Is “I’m Afraid of Americans” a statement on American gun culture and how it feels as though it has, at times, become our defining characteristic to the world? Perhaps, or maybe it’s a reaction to the reaction and the resulting paranoia? Regardless, Bowie said that he wanted the album to feel more aggressive and to speak to the times, and he certainly accomplishes that on “I’m Afraid of Americans;” which may be one of the stronger late-era Bowie songs thanks to a refined industrial sound that feels a bit more pop-inspired than the Outside sessions. Which is interesting in that the song was originally made for that album.

“Love Is Lost” (2013)

Bowie’s fascination with sampling, digital production, and synthesizers indicates that he is a man who might have been more comfortable, creatively, had he been born two or three decades later. The same is true when you look at the visual sense on display in his videos — particularly those produced after 2013. Bowie’s palette grew at the same speed as his pool of technological resources, but his desire to churn out material at a steady clip wasn’t able to keep up — specifically between 2003 and 2013. But then something occurred.

The final two bursts of creativity — 2013’s The Next Day and 2016’s Blackstar — reveal a melancholic artist aware of the fact that his most dynamic phase has ended and that he has little sway over the shape of his legacy. A somewhat different Bowie, but one that was, at once, sad, natural, and valiant in that he didn’t run away from hard truths about his own mortality, particularly in the latter album when he raged at the dying of the light with more vigor and snarl than in the preceding work.

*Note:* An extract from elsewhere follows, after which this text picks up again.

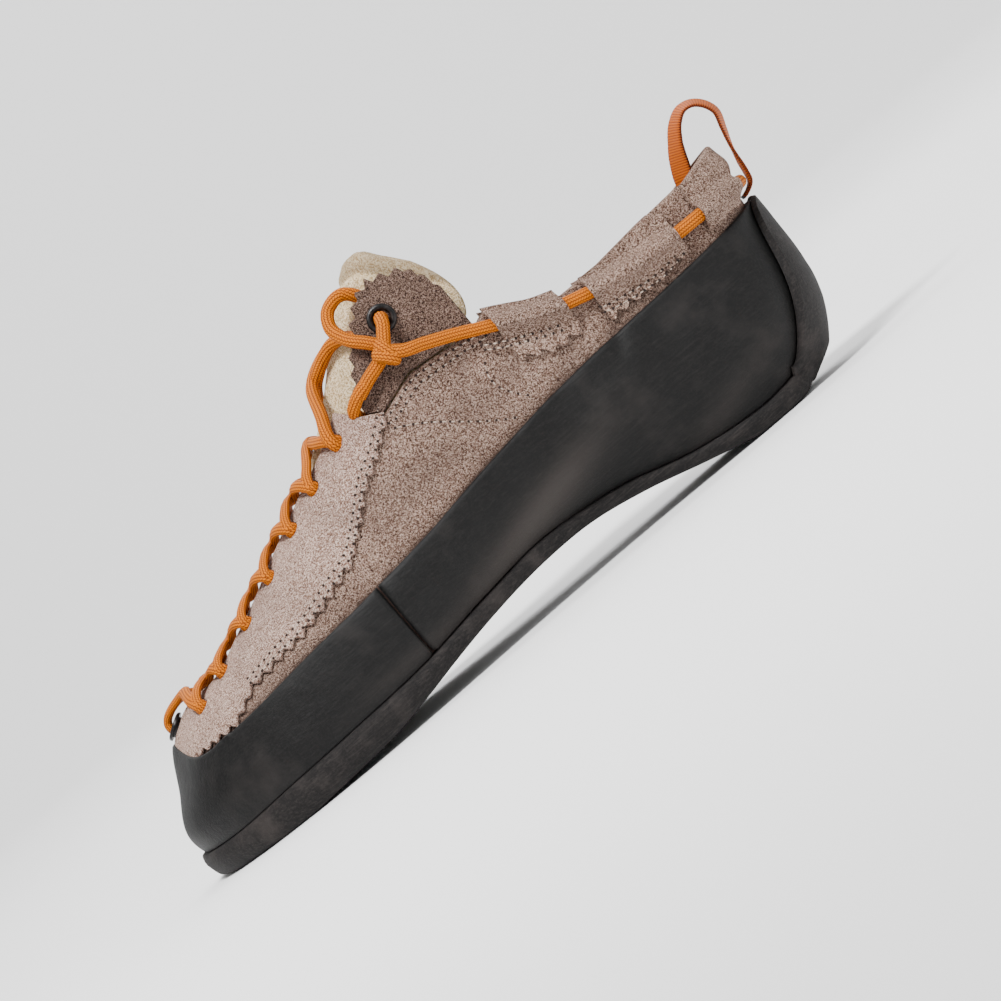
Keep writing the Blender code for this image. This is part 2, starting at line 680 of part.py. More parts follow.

“Love Is Lost” is, quite possibly, Bowie’s most artistically robust video and one that he made by himself over a weekend for $12.99, thanks to his personal camera and two puppets — a Pierrot puppet (with accompanying “Ashes to Ashes” significance) and one that looked more than a bit like the Thin White Duke era Bowie — that came from his archive. Though the video does owe a slight conceptual debt to projection artist Tony Oursler (who directed Bowie’s “Where Are We Now” video), the whole package really speaks to Bowie’s unique sense and the reflectiveness of the moment. Who knows, if given 20 more years, Bowie might have sought to apply his talent to long-form filmmaking. Another maybe to mourn.

“Blackstar” (2016)

When someone’s deeply unique vision speaks to our deeply unique tastes, it’s something like a miracle. When that artist continues to serve that vision long after those tastes have mutated, it’s another miracle, but one that isn’t celebrated in quite the same way. Some take the ride, some nod politely, and others claim false ownership over a legacy and shake their heads.

David Bowie’s “Blackstar” is not for everyone. It’s moving art and subjective in nature. An interesting piece of music and motion that jumps between styles deftly, recalling classic Bowie themes like the spaceman (one last time), puppetry (the dancing scarecrows), and paganism. It’s also, quite possibly, a statement of intent to go out on one’s own terms. And that’s not nothing. Think of how lucky we are that David Bowie spent the last 20 years in the way that he did. Pure expression, as opposed to the singers who become touring T-shirt cannons who fire out only reissues of their hits and standards that you can gently bop your head to. He didn’t need it. Bowie was free.

“Lazarus” (2016)

Few of us get to write that last sentence. Our stories end without completion and the space is either filled in by those who knew us best or left blank; the tale thrown onto the bargain pile or the garbage.

Bowie, clearly, knew the end was coming and orchestrated a grand farewell through his art. “Lazarus” will always live in a heightened place within our minds because it seems like a dispatch from the edge of the abyss by a man about to slip off. We’ll all dissect the imagery (those big gut punches of seeing Bowie in a hospital bed and his retreat into the dark cabinet) and the lyrics while searching for hidden clues, but, ultimately, the art is what the art is. In this case, one last haunting, well-honed, and gripping song, forever open to interpretation and forever there waiting for the next person to pick it up and have a look at it.